(Written instruction) Transcribe only the lines from the line with "bpy.data.objects.remove(obj)" through the line with "return node", exactly, counting both of those lines as part of the stretch.

(Information provided)
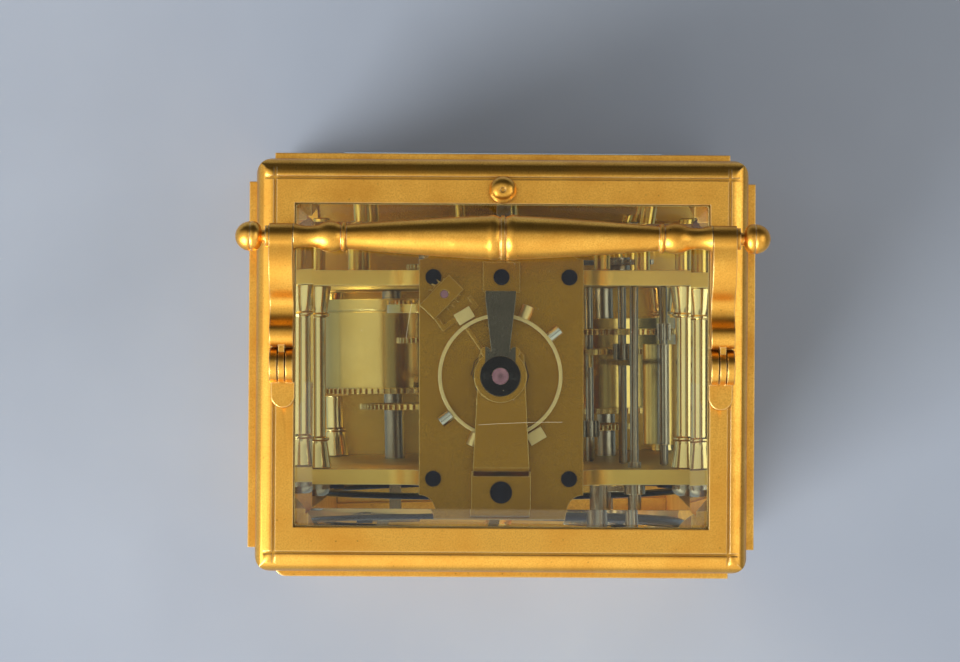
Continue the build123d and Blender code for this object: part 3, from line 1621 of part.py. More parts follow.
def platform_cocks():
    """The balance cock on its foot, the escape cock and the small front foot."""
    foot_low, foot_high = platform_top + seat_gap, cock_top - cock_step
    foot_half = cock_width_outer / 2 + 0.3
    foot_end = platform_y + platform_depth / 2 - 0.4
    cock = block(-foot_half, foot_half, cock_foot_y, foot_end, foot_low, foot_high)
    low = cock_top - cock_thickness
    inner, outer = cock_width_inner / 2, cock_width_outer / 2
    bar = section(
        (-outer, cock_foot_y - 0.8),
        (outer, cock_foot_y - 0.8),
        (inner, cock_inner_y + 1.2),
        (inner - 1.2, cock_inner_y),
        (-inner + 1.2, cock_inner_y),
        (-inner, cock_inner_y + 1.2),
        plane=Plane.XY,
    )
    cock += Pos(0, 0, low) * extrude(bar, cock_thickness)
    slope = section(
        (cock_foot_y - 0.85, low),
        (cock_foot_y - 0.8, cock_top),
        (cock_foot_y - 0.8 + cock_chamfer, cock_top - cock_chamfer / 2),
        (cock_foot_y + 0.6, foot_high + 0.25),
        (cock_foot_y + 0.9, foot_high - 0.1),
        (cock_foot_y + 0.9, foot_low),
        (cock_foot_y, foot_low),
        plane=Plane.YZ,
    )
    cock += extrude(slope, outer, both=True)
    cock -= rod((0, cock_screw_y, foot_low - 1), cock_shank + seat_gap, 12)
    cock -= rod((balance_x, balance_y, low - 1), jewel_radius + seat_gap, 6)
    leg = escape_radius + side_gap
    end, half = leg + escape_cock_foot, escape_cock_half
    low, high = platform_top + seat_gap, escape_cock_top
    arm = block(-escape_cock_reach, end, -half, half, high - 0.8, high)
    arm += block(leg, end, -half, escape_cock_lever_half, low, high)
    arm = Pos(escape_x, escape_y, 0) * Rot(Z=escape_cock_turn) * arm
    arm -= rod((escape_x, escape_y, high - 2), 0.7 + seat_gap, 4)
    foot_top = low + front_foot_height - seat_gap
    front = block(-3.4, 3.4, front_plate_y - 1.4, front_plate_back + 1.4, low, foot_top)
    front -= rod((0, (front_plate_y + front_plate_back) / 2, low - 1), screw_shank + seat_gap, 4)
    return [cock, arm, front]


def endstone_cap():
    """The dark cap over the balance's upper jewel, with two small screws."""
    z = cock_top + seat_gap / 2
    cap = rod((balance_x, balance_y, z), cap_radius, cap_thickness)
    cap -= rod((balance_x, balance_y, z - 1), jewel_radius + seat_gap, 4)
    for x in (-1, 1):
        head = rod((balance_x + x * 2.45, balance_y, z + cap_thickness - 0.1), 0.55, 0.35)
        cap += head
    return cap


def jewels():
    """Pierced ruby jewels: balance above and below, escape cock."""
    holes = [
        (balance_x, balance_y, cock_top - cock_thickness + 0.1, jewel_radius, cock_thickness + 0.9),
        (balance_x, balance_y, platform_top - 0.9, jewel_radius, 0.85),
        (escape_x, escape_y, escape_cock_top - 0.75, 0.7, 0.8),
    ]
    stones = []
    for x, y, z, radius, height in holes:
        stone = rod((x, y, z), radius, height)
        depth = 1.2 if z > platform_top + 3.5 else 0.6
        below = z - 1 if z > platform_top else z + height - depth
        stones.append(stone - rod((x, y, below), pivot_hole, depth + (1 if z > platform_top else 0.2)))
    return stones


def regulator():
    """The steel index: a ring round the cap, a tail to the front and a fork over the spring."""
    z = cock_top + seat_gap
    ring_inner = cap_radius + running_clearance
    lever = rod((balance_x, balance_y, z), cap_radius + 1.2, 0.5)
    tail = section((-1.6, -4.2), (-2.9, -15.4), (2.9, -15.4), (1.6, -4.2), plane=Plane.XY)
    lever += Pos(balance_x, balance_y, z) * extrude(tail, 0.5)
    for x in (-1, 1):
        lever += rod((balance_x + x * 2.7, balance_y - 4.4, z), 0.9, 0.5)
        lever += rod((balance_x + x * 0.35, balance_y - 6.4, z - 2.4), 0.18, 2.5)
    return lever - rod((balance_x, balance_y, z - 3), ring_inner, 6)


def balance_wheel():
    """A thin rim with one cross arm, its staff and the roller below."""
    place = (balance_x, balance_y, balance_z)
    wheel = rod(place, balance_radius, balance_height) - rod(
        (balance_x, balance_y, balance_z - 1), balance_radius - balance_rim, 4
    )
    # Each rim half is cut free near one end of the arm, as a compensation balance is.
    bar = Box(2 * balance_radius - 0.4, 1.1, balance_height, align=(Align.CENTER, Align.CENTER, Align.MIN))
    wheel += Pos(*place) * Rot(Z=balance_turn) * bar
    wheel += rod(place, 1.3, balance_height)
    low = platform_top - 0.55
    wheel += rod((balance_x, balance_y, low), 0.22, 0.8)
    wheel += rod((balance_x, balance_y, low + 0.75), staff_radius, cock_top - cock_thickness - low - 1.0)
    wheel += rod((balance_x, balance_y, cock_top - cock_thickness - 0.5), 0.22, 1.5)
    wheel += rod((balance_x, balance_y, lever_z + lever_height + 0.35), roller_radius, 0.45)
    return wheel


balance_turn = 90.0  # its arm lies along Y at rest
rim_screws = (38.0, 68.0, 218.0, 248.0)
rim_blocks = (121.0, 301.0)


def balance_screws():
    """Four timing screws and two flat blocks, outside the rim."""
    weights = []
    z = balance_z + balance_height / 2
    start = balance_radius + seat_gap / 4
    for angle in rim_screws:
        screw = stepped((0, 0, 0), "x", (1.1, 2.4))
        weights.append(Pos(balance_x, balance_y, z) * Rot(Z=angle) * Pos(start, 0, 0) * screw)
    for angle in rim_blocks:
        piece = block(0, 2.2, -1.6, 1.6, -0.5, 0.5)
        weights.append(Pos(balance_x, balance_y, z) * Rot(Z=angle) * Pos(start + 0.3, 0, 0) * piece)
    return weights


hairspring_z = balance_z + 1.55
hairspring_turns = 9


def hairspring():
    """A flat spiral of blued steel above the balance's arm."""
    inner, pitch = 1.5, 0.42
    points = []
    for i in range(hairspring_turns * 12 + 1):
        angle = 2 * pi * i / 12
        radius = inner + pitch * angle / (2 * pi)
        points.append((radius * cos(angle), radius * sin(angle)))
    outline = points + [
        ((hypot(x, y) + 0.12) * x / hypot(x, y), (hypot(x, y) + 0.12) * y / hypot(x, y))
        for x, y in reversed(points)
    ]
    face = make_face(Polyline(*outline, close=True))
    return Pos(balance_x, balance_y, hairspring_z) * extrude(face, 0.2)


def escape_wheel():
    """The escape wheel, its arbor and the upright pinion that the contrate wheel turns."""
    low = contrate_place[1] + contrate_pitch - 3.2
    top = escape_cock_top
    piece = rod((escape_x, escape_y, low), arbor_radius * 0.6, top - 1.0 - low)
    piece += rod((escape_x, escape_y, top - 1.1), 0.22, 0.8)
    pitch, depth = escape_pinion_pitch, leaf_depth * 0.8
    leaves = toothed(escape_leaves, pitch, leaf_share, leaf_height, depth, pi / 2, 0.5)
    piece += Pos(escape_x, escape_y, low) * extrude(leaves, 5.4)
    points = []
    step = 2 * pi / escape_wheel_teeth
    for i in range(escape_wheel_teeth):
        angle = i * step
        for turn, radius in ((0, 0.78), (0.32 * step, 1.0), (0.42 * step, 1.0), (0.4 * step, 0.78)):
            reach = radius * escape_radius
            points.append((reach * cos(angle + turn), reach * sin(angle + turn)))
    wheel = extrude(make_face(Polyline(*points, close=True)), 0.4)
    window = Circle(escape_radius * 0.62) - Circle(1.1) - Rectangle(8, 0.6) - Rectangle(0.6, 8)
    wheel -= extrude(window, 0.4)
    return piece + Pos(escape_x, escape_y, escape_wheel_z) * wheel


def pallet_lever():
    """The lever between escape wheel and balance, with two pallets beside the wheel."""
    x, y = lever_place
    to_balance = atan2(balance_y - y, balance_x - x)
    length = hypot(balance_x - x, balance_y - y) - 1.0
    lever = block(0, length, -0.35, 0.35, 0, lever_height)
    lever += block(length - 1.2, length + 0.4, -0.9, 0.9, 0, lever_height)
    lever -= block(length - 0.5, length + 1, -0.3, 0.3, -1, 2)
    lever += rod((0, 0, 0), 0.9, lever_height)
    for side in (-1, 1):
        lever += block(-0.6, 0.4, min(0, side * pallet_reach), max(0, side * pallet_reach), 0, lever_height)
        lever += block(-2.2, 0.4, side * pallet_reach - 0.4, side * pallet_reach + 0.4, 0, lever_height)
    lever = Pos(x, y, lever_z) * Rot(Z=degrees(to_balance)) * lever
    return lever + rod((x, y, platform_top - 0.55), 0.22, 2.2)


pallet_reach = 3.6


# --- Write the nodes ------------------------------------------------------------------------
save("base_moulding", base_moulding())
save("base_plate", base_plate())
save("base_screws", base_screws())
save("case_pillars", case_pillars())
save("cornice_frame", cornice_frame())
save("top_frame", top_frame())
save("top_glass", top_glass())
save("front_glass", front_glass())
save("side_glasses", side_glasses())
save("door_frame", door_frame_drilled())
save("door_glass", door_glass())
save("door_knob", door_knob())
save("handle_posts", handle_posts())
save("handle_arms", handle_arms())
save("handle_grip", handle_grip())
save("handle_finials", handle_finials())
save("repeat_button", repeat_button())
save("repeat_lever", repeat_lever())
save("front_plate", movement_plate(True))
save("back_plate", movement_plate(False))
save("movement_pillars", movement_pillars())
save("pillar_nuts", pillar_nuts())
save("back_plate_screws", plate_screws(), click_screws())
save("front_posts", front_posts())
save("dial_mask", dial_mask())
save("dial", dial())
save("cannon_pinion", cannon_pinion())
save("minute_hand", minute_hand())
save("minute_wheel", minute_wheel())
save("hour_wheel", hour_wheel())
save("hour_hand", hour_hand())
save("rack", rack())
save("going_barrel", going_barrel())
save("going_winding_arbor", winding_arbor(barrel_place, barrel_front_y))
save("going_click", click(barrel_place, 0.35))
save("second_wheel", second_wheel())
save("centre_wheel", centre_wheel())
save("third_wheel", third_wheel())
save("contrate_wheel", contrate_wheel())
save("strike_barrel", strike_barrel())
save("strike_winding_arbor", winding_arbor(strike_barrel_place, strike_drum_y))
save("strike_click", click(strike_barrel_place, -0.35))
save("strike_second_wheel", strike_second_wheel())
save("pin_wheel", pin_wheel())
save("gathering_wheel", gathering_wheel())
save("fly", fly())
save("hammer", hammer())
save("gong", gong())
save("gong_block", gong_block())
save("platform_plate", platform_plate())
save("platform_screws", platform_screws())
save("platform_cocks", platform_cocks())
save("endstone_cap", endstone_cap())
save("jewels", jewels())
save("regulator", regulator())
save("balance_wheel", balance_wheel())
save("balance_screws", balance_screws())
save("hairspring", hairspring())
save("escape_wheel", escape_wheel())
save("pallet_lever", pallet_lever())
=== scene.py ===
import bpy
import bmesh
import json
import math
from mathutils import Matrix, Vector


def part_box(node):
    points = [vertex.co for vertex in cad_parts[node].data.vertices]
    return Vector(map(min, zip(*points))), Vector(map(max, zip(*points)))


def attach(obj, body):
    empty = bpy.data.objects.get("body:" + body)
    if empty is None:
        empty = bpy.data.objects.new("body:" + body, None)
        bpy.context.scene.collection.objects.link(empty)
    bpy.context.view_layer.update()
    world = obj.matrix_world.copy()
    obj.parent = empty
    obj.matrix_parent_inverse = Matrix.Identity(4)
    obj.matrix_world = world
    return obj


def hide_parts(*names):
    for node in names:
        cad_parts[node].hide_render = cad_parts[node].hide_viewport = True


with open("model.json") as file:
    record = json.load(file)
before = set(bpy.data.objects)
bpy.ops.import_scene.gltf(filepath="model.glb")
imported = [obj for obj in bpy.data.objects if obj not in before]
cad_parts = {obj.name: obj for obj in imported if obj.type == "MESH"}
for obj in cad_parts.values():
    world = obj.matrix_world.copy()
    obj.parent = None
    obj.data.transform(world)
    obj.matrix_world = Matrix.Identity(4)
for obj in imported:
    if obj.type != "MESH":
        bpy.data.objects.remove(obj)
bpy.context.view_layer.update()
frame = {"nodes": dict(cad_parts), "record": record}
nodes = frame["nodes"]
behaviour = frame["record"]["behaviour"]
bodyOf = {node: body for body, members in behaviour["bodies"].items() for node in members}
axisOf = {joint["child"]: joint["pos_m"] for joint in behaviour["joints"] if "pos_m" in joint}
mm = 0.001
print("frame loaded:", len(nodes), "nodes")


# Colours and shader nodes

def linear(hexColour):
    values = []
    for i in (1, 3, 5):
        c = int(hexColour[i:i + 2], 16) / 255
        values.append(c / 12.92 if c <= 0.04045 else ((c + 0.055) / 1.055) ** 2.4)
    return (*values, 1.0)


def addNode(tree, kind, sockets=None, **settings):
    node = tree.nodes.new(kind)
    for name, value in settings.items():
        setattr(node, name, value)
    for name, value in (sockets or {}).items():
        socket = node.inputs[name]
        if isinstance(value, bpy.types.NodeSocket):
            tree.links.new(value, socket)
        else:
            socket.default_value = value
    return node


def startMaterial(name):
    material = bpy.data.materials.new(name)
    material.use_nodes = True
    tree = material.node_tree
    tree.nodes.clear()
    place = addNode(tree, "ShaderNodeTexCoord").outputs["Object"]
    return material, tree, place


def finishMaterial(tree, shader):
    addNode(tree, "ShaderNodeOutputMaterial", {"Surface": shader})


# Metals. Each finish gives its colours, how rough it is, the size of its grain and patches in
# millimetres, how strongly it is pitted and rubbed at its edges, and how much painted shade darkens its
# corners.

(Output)
        bpy.data.objects.remove(obj)
bpy.context.view_layer.update()
frame = {"nodes": dict(cad_parts), "record": record}
nodes = frame["nodes"]
behaviour = frame["record"]["behaviour"]
bodyOf = {node: body for body, members in behaviour["bodies"].items() for node in members}
axisOf = {joint["child"]: joint["pos_m"] for joint in behaviour["joints"] if "pos_m" in joint}
mm = 0.001
print("frame loaded:", len(nodes), "nodes")


# Colours and shader nodes

def linear(hexColour):
    values = []
    for i in (1, 3, 5):
        c = int(hexColour[i:i + 2], 16) / 255
        values.append(c / 12.92 if c <= 0.04045 else ((c + 0.055) / 1.055) ** 2.4)
    return (*values, 1.0)


def addNode(tree, kind, sockets=None, **settings):
    node = tree.nodes.new(kind)
    for name, value in settings.items():
        setattr(node, name, value)
    for name, value in (sockets or {}).items():
        socket = node.inputs[name]
        if isinstance(value, bpy.types.NodeSocket):
            tree.links.new(value, socket)
        else:
            socket.default_value = value
    return node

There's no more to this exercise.